Today, Sierra has formally adopted many of the progressive reproductive rights stances that Tactaquin and her peers fought for in the 1990s. The organization has also dedicated resources to environmental justice, more than any other environmental group of its age and stature. Sierra's historical and recent past is ugly, which makes the announcement such a big deal. She attributes this growth to younger, more diverse leadership in the club, like Sierra president Allison Chin.
When asked why Sierra Club didn't address its race evolution in the immigration statement, spokesman Oliver Bernstein told Colorlines.com that the history is important but the Club "feels that now is the time to look forward, and we wanted to focus on what we could do to move this discussion forward."
Latino organizations such as Mi Familia Vota Education Fund have applauded Sierra's new stance, noting the "the wide array of issues that could be addressed through the passage of reform, such as climate solutions, fixing our nation's healthcare system, educating our future workforce, and fixing our nation's economy."

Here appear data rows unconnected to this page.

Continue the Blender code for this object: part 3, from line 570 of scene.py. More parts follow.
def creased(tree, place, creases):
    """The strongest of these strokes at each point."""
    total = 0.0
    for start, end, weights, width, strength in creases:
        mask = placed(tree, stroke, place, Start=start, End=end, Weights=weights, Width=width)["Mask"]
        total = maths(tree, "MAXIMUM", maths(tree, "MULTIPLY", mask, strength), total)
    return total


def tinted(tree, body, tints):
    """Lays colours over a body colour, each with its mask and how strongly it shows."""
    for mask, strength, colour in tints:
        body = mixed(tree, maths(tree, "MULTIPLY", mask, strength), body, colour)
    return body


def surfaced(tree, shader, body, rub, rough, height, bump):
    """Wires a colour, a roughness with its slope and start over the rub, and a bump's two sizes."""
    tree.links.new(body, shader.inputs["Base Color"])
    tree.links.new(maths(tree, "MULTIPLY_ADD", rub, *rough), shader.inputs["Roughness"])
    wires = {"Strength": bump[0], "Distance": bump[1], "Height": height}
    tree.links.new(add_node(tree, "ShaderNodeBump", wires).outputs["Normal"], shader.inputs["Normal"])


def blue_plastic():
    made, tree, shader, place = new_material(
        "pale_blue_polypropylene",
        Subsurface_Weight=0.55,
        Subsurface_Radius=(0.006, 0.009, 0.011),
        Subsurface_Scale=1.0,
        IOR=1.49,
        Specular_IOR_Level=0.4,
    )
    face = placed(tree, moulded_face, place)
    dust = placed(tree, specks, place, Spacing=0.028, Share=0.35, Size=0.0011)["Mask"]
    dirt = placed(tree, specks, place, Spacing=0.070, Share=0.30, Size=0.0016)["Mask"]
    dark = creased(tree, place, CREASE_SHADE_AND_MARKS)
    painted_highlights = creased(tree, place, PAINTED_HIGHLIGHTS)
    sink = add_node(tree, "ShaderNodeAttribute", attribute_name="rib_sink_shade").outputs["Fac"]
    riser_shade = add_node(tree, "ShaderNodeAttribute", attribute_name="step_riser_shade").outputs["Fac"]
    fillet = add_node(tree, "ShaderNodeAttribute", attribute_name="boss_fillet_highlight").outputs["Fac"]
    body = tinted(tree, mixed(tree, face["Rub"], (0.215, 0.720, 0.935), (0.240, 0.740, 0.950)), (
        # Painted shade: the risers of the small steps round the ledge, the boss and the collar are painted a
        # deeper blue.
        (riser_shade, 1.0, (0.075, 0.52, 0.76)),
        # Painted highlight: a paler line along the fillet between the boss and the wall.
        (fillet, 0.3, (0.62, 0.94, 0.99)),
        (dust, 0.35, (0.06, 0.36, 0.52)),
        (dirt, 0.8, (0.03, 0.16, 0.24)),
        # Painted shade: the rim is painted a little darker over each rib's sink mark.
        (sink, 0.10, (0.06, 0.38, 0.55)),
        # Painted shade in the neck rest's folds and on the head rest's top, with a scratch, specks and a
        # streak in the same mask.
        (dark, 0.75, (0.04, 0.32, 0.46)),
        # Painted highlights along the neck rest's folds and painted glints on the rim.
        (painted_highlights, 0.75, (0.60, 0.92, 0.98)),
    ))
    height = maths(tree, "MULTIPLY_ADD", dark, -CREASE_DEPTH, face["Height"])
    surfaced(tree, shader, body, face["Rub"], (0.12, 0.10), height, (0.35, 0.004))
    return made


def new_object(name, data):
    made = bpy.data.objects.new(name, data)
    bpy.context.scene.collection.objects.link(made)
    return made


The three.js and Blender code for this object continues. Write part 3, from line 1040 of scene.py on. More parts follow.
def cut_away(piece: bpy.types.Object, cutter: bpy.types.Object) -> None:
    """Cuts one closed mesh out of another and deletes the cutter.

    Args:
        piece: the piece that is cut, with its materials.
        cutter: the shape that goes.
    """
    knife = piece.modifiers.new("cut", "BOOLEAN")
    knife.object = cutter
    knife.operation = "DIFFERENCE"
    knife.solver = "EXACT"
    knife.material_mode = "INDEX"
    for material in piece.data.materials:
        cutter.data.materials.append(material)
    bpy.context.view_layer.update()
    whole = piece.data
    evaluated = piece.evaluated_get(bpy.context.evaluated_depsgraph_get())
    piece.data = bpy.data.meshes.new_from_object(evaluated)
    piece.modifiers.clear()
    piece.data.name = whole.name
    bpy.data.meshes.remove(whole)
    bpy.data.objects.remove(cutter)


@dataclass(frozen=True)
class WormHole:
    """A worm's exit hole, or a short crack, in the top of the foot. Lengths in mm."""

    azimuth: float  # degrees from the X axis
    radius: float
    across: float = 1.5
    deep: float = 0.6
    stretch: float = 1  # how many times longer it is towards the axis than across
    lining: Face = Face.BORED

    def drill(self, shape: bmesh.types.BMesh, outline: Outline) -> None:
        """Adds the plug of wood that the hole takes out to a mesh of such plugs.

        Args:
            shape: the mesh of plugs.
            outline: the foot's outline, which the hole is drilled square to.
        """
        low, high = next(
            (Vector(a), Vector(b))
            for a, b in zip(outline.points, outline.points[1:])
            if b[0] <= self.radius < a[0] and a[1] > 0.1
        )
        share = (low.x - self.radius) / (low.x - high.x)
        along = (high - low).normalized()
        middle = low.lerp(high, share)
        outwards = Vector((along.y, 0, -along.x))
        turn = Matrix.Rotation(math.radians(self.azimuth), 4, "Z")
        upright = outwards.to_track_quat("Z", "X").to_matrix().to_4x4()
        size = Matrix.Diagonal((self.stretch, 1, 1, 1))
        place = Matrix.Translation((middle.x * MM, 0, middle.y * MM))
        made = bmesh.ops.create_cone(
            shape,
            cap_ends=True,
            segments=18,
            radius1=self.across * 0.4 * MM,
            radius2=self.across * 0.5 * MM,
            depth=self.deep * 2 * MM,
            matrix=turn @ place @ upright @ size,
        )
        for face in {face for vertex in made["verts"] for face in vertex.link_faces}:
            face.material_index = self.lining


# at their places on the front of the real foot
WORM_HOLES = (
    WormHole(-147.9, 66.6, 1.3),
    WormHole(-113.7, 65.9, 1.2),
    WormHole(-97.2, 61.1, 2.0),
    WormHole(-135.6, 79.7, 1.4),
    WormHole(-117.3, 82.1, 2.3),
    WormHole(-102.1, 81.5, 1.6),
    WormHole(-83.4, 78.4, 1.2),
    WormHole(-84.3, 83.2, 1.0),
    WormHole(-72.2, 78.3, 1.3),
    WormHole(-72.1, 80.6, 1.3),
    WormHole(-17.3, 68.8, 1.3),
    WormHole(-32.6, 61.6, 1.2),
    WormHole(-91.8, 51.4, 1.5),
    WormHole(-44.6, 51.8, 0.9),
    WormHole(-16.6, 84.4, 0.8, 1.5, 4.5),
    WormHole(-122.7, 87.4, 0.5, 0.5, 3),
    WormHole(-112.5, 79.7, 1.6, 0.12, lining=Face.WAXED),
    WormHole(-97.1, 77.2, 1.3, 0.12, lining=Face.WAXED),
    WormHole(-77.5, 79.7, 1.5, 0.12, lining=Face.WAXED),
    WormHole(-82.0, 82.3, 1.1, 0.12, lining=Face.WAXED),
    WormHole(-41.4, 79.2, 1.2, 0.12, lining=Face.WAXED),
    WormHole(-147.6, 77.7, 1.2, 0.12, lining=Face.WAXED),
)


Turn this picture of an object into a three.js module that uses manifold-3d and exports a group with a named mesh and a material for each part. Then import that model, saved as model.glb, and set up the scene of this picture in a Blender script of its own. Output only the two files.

Other environmental groups such as Greenpeace and 350.org have also come out in favor of immigration in recent weeks. But these are young groups compared to Sierra. Many environmental and conservation groups born in the late 19th and early 20th centuries have similarly racist origins, and a lot worse than that of Muir's. The question is whether they will actually confront those pasts and follow Sierra's lead on immigration--and environmental justice--today.